The seasonal border approach I mentioned spreads out the work over several months AND it’s so much more effective to look at as well. Every part of the garden can be planted up and you avoid having a tatty peony next to an aster in bud. You won’t find yourself having to shimmy into it to tackle one thing, whilst leaving another. It’s a logistical nightmare and anyone who’s gardened for a long time will tell you, you must be able to maintain the plants. Access is all important.

It’s been an interesting experience to watch the garden and see what’s done well in this dry year. The stars have been the eryngiums, or sea hollies. One plant has had over sixty stems and each one has been topped with a branching head of up to five flowers. The aquamarine flowers, which have been perfect for weeks, have faded to light brown following some rain. I grow ‘Big Blue’ and the smaller E. bourgatii. The latter has finely cut variegated foliage and it self-seeds into the cracks of the stone paving.
Scabious have done very well as well and the button-like pallid-yellow flowers, on slender wands, have positioned themselves close to pots of rich-blue agapanthus and they have enjoyed this summer. ‘Northern Star’ and the almost navy blue ‘Alan Street’ are thriving and their pigment-packed petals have shrugged off harsh sunlight without any problem. The darkest of all is ‘Black Jack’, a deserved winner of the RHS Chelsea Flowers Show Plant of the Year in 2023.

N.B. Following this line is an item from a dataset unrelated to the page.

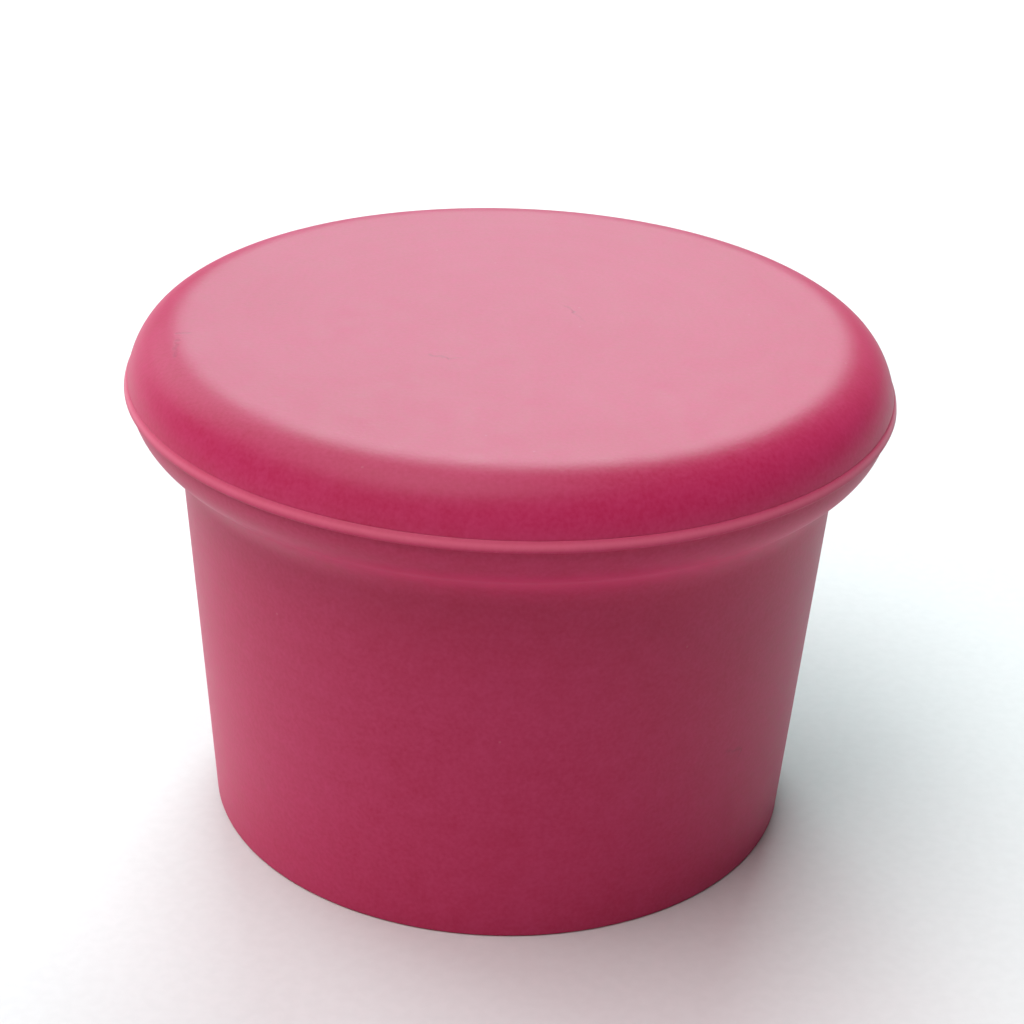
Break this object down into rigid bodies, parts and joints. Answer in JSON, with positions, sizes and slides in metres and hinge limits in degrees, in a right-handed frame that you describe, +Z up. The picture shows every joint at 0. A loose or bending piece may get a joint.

Dark sedums with fleshy leaves have also thrived and my ultimate favourite, ‘José Aubergine’, has been superb. Unfortunately, the red-centred yellow daisies of a heliopsis named ‘Summer Nights’ growing next door have shrivelled and flagged. Silvers have been fine too and the pink-flowered shrubby Phlomis italica has never had so much flower. Last year’s dull summer produced no flowers. The roses have excelled as well.
Gardening is difficult at the best of times and it’s getting harder. Don’t give up on it though. It’s character building, which is what our PE teacher used to say about cross country running – although she wasn’t forced to do it in large bottle-green knickers.